To that end, the Apple Watch comes with a Water Lock feature that is enabled automatically for water-based workouts such as swimming or surfing. When it’s activated, all touch responses on the screen are temporarily disabled. But more importantly, this feature helps eject water from the speaker cavity.
Let’s say you are washing a daily-use object, or engaged in any related activity where the watch inevitably comes in contact with water. All you need to do is open the control center by clicking on the side button and tapping on the waterdrop icon to enable it.
Once the task is done, press and hold, or rotate the Digital Crown until you see the Unlocked message appear on the screen. The Apple will play different kinds of music and use the vibration to eject any water from the speaker cavities.
Find a misplaced iPhone
I often misplace my iPhone, and finding it can be a hassle because I keep the work focus modes enabled to silence incoming notifications. Thankfully, the Apple Watch can help you find a misplaced iPhone by making it beep loudly and also give a visual alert by blinking the LED flash.
All you have to do is press the side button and tap on the phone icon. If the phone is within the Bluetooth range, it will ring up, and you will also see a direction guidance view appear on the watch screen with distance estimates. If you tap and hold the button, the iPhone’s LED will also blink, making it easier to find in the darkness.
But in scenarios where you simply forgot the Apple Watch away from home, or think it was stolen, the Apple Watch can again come to the rescue.

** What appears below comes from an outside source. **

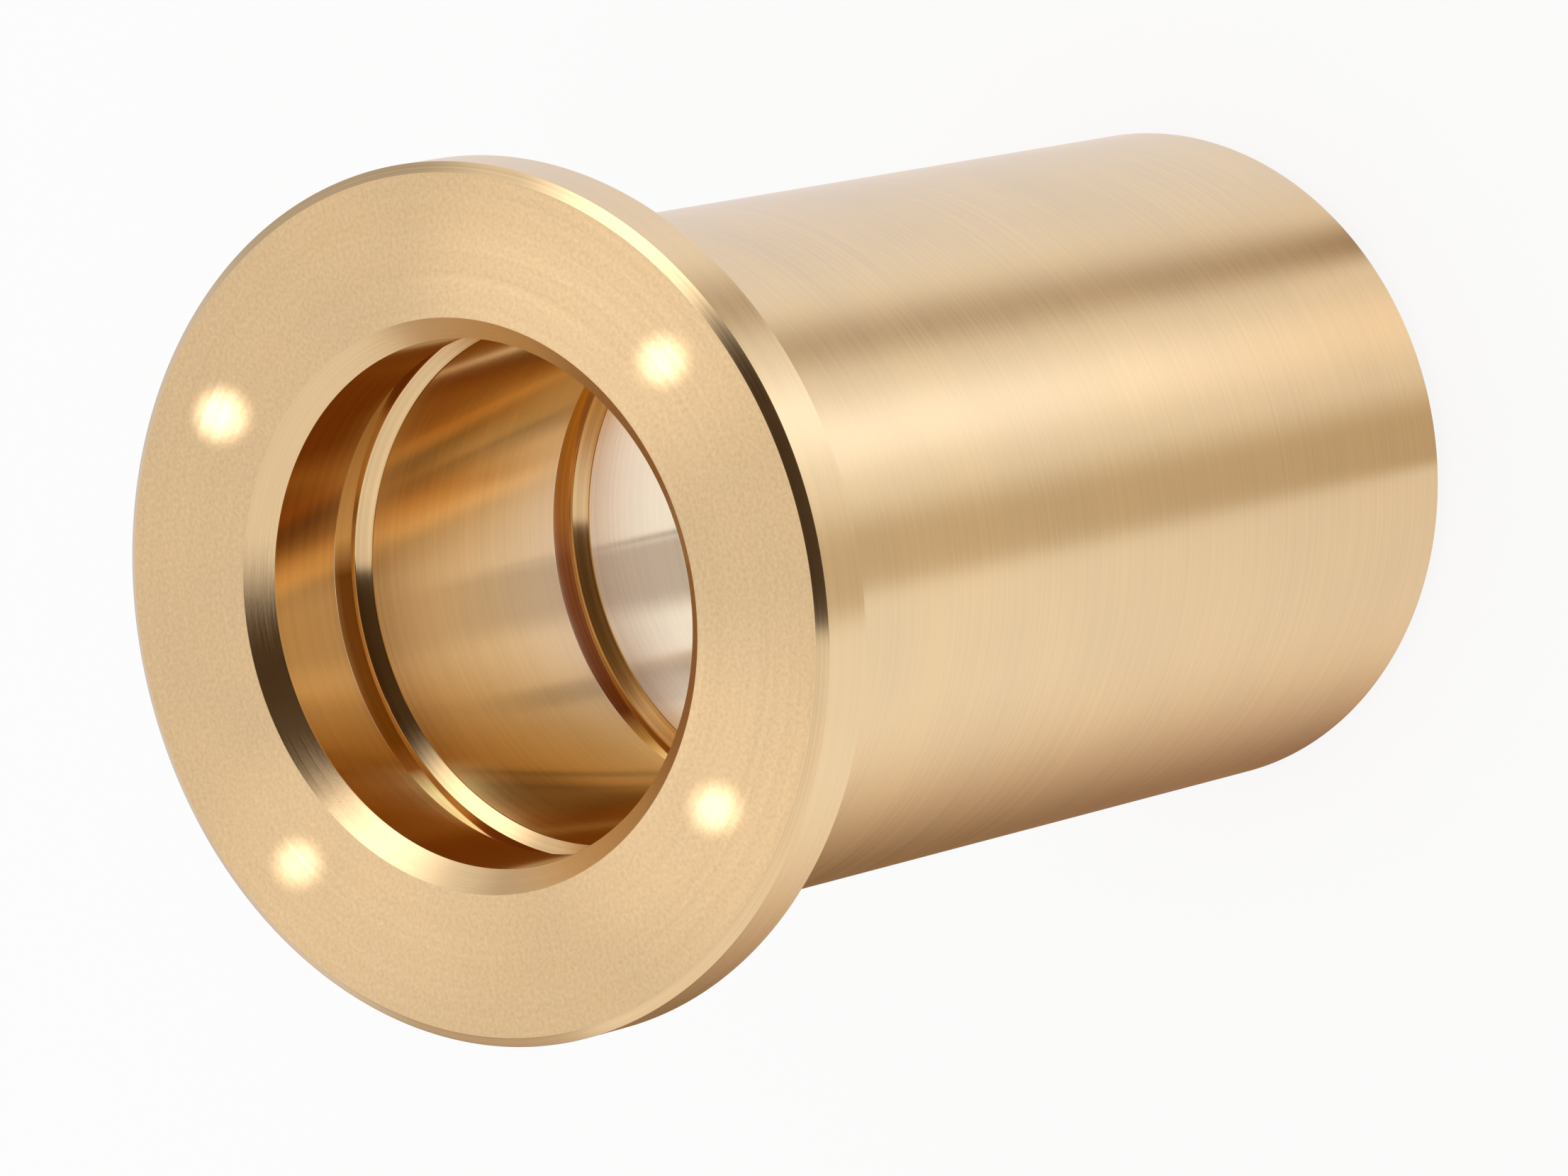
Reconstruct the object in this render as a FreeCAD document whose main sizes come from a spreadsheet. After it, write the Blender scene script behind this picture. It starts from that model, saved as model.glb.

It can even help find iPhones (or other Apple devices with Find My enabled) if they are switched off or in Offline mode.
You simply have to open the Devices on your Apple Watch (a green icon with a laptop and and phone), tap on the iPhone you want to locate, and then select “Directions” on the next page. Doing so will open a guided view in Apple Maps, alongside direction cues.
On the same page, you will find an option called “Notify when left behind.” This feature shows an alert every time the connected iPhone goes beyond the connection limit of the Apple Watch. You can set up exceptions for places such as home or office, though, to prevent it from triggering accidentally in familiar places or safe spaces.